Il n’y a plus en moi la fierté d’être Français. Elle a disparu hier soir à 22 heures, doucement, sans bruit, comme s’en va le soleil derrière un nuage. Je doute que l’éclaircie soit pour demain!
Comment en suis-je arrivé là? très simplement et surtout beaucoup plus vite que je ne l`aurais jamais imaginé.
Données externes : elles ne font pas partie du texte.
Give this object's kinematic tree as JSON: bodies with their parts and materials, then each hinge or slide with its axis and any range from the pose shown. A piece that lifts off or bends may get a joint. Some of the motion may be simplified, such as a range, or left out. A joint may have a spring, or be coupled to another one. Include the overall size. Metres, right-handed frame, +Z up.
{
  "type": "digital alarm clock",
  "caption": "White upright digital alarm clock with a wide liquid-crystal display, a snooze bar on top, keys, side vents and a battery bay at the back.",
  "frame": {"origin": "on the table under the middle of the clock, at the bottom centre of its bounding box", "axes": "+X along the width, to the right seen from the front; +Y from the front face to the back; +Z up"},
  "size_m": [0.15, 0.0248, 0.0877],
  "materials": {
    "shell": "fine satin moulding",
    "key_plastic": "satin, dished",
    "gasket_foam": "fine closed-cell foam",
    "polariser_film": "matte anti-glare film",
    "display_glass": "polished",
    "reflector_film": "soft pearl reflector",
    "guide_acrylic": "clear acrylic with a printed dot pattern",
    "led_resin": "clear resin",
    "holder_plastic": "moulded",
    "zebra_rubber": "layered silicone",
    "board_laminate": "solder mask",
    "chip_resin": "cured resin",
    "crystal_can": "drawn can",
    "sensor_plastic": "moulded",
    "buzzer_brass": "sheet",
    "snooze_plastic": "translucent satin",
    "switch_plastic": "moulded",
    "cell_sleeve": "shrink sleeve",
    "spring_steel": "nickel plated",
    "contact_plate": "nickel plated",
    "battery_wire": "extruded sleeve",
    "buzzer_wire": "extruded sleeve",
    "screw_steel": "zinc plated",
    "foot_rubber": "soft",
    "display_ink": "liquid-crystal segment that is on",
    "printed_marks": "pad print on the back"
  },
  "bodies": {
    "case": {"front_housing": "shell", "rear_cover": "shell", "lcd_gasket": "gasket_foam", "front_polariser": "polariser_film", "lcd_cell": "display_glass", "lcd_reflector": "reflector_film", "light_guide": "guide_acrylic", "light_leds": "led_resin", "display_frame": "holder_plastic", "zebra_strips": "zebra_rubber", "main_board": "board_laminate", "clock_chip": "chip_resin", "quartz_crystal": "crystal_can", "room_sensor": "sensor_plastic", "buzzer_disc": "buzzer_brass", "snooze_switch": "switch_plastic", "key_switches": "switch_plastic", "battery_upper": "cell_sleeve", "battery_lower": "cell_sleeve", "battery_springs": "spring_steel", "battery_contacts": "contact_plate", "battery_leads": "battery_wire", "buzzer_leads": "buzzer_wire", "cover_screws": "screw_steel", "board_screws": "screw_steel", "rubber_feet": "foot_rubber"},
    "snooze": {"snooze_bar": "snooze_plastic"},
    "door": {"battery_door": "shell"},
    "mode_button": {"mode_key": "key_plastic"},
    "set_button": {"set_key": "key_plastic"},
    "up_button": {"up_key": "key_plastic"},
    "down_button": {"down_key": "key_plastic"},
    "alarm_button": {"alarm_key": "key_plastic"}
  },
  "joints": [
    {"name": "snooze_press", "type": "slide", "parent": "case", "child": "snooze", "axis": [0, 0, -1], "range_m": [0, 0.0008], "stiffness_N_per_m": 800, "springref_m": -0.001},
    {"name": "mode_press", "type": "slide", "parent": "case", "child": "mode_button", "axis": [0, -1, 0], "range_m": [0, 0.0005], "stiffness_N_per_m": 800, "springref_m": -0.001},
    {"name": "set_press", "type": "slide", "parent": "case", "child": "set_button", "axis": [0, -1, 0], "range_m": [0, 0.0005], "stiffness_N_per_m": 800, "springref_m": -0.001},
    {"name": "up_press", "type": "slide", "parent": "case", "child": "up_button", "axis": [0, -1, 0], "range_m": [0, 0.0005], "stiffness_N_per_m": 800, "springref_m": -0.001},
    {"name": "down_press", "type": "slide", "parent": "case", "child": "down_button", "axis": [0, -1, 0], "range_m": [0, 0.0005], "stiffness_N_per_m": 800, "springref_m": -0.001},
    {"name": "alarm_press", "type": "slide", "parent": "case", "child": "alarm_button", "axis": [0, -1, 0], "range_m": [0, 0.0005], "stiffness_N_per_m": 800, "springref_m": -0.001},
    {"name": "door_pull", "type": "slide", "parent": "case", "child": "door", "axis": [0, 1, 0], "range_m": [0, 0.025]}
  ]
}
Tout a commencé en avril 2002 quand je vois que beaucoup de mes compatriotes votent pour le mal, celui qu’on croyait avoir mis à la porte en 1945, celui avec qui l’on pensait en avoir fini! Le mal à qui les medias donnent la parole, celui que l’on banalise comme Hitler le fut...Celui qui incarne et charrie dans son sillage le négationisme, le racisme, la lâcheté,
l’agressivité, le populisme malsain, la peur des autres tout simplement (qu’il s’agisse du maghrébin hier ou du polonais aujourd’hui) et tous ces maux qui ont fait de l’Europe un champ de ruines et de nos grands-parents des survivants. Combien de Françaises et de Français, en oubliant bien vite le passé, se sont-ils empressés de propulser cette gangraine à l’Elysée? Car il s’agit bien d’une gangraine qui rogne la démocratie de mon pays. Cette maladie qui ne laisse aucun répit à sa victime; cette maladie qui, non contente d’attaquer l’essence même de ma patrie, en profite pour faire remonter à la surface les odeurs nauséabondes d’un nationalisme primaire et vénéneux. Mon dégout est apparu en avril 2002. Et il n’a cessé de croître depuis.
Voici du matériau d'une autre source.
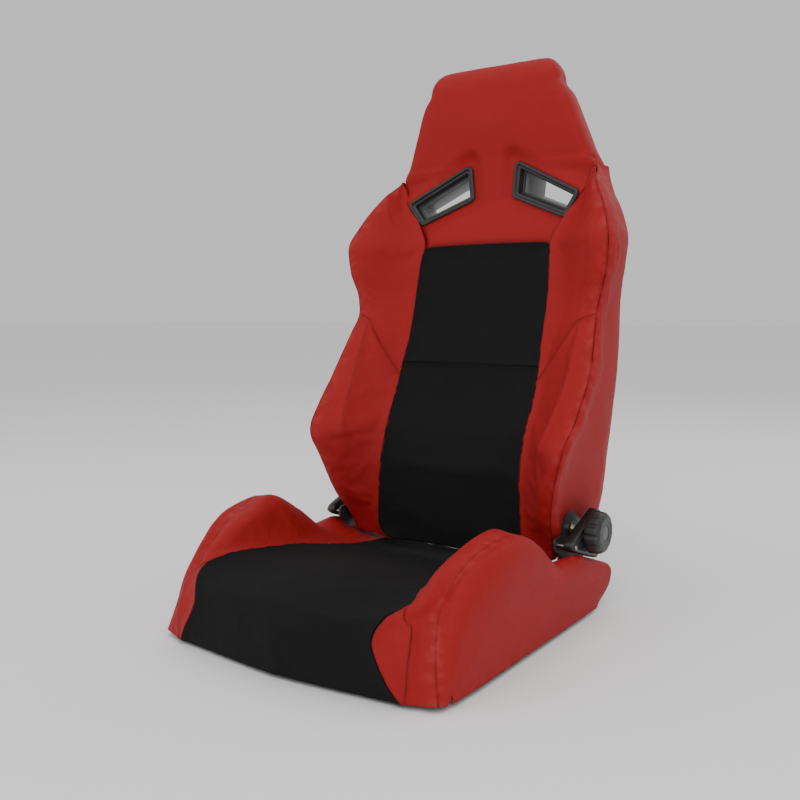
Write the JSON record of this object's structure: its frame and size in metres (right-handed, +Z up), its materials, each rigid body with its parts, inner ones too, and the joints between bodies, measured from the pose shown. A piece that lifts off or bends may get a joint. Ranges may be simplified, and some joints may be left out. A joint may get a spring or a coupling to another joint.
{
  "type": "racing seat",
  "caption": "Reclining racing seat with deep bolsters, a fixed headrest with two harness slots, a black centre insert and a side knob for the backrest.",
  "frame": {"origin": "centre of the four mounting holes, on the bottom face of the mounting rails", "axes": "+X towards the side with the recliner knob, which is the occupant's left; -Y forwards; +Z up"},
  "size_m": [0.5557, 0.7186, 0.9695],
  "materials": {
    "red_leatherette": "satin",
    "black_cloth": "matte",
    "foam": "matte",
    "spring_wire": "satin",
    "grey_plastic": "matte",
    "black_plastic": "satin",
    "cap_plastic": "satin",
    "machined_steel": "satin",
    "plated_steel": "satin",
    "black_paint": "satin"
  },
  "bodies": {
    "seat_base": {"mounting_rail_left": "black_paint", "mounting_rail_right": "black_paint", "weld_nuts": "plated_steel", "side_member_left": "black_paint", "side_member_right": "black_paint", "front_cross_tube": "black_paint", "rear_cross_tube": "black_paint", "cushion_springs_set": "spring_wire", "cushion_foam": "foam", "cushion_centre": "black_cloth", "cushion_front_left": "red_leatherette", "cushion_front_right": "red_leatherette", "cushion_bolster_left": "red_leatherette", "cushion_bolster_right": "red_leatherette", "cushion_side_left": "red_leatherette", "cushion_side_right": "red_leatherette", "recliner_lower_plate_left": "black_paint", "recliner_lower_plate_right": "black_paint", "recliner_fixed_gear_left": "machined_steel", "recliner_fixed_gear_right": "machined_steel", "recliner_lower_bolts": "plated_steel", "recliner_cover_left": "black_plastic", "recliner_cover_right": "black_plastic", "cover_screws": "plated_steel"},
    "backrest": {"recliner_ring_gear_left": "machined_steel", "recliner_ring_gear_right": "machined_steel", "recliner_upper_plate_left": "black_paint", "recliner_upper_plate_right": "black_paint", "recliner_rivets": "plated_steel", "upright_tube_left": "black_paint", "upright_tube_right": "black_paint", "lower_crossbar": "black_paint", "shoulder_crossbar": "black_paint", "head_crossbar": "black_paint", "back_springs_set": "spring_wire", "back_foam": "foam", "head_foam": "foam", "insert_lower": "black_cloth", "insert_upper": "black_cloth", "head_panel": "red_leatherette", "head_gusset": "red_leatherette", "shoulder_left": "red_leatherette", "shoulder_right": "red_leatherette", "back_bolster_left": "red_leatherette", "back_bolster_right": "red_leatherette", "back_side_left": "red_leatherette", "back_side_right": "red_leatherette", "rear_panel": "red_leatherette", "map_pocket": "red_leatherette", "pocket_hem": "red_leatherette", "slot_bezel_left": "black_plastic", "slot_bezel_right": "black_plastic", "slot_rear_bezel_left": "grey_plastic", "slot_rear_bezel_right": "grey_plastic"},
    "recliner_drive": {"cross_shaft": "machined_steel", "drive_cam_left": "machined_steel", "drive_cam_right": "machined_steel", "recliner_knob": "black_plastic", "knob_cap": "cap_plastic", "shaft_circlips": "plated_steel"}
  },
  "joints": [
    {"name": "backrest_recline", "type": "hinge", "parent": "seat_base", "child": "backrest", "pos_m": [0, 0.182, 0.145], "axis": [-1, 0, 0], "range_deg": [-15, 55]},
    {"name": "knob_turn", "type": "hinge", "parent": "seat_base", "child": "recliner_drive", "pos_m": [0, 0.182, 0.145], "axis": [-1, 0, 0], "range_deg": [-510, 1870]}
  ],
  "couplings": [
    {"joint": "knob_turn", "follows": "backrest_recline", "ratio": 34}
  ]
}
Cela fait bien longtemps que je ne vis plus en France mais je gardais cette pointe de chauvinisme (surtout lors des rencontres sportives) et cette arrogance typiquement de chez nous.
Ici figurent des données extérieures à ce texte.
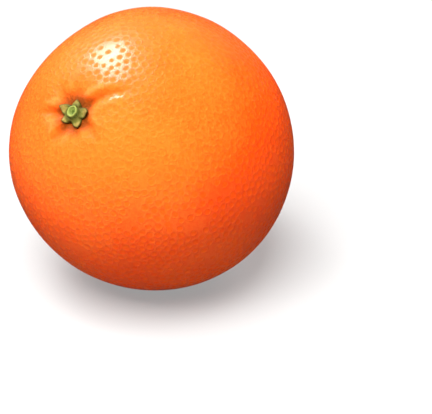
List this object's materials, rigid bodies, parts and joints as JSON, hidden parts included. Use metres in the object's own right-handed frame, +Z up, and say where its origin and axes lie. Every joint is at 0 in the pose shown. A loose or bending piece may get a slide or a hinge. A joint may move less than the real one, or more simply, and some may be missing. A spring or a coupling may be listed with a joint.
{
  "type": "orange fruit",
  "caption": "Whole round sweet orange lying on its side, with a pitted glossy peel, a dimpled and creased stem end, a small green calyx and a short cut stem stub.",
  "frame": {"origin": "on the surface the fruit rests on, below the middle of its outline seen from above", "axes": "+Z up, -Y towards the front; the stem end leans 55 degrees from +Z, turned 39 degrees from -Y towards -X"},
  "size_m": [0.0776, 0.078, 0.0771],
  "materials": {
    "peel": "waxy satin gloss, pitted",
    "calyx": "matt, dry at the tips",
    "stem": "matt green wood, freshly cut"
  },
  "bodies": {
    "root": {"fruit": "peel", "calyx": "calyx", "stem_stub": "stem"}
  },
  "joints": []
}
Eh bien, c’est fini! Basta! J’ai jeté le bébé avec l’eau du bain et, passé les petits pincements au coeur du début, je n’hésite plus une seule seconde à critiquer cette France qui se veut être une grande puissance mais n’en a plus ni les moyens, ni l’envie, ni le courage humain et politique. S’il ne s’agissait encore que de puissance, cela ne serait après tout qu’une question de fierté mais c’est plus que cela...bien plus profond et insidieux. Un savant mélange d’archaïsme vénéré, de peur infantile de l’avenir, d’endoctrinement, de laxisme à haute dose...Bref une société qui ne sait pas et ne veut pas évoluer et qui est prête à sacrifier ses générations futures sur l’hôtel de la lutte des classes. En France, qu’il est bon de se gargariser de cols bleus et blancs, de drapeaux rouges...Comme c’est à la mode de parler aux ouvriers, de cracher sur les employeurs, d’opposer travail et mérite...Il est ensuite aussi très facile de critiquer les progrès de la doctrine créationiste aux USA. Encore faudrait-il admettre que les néo-conservateurs n’ont pas le monopole de la manipulation! Ma France est malade. Je ne la reconnais pas, je ne la comprends pas et ... je ne cherche plus à la comprendre. Le bateau Europe a pris la mer il y a près de 50 ans. La France a sauté à l’eau... En ce qui me concerne, elle peut bien couler...Cela ne me fera plus ni chaud ni froid. Peut-être qu’après tout, il y a
bien une vieille Europe...celle ou les vieilles pierres ne sont pas les seules à survivre!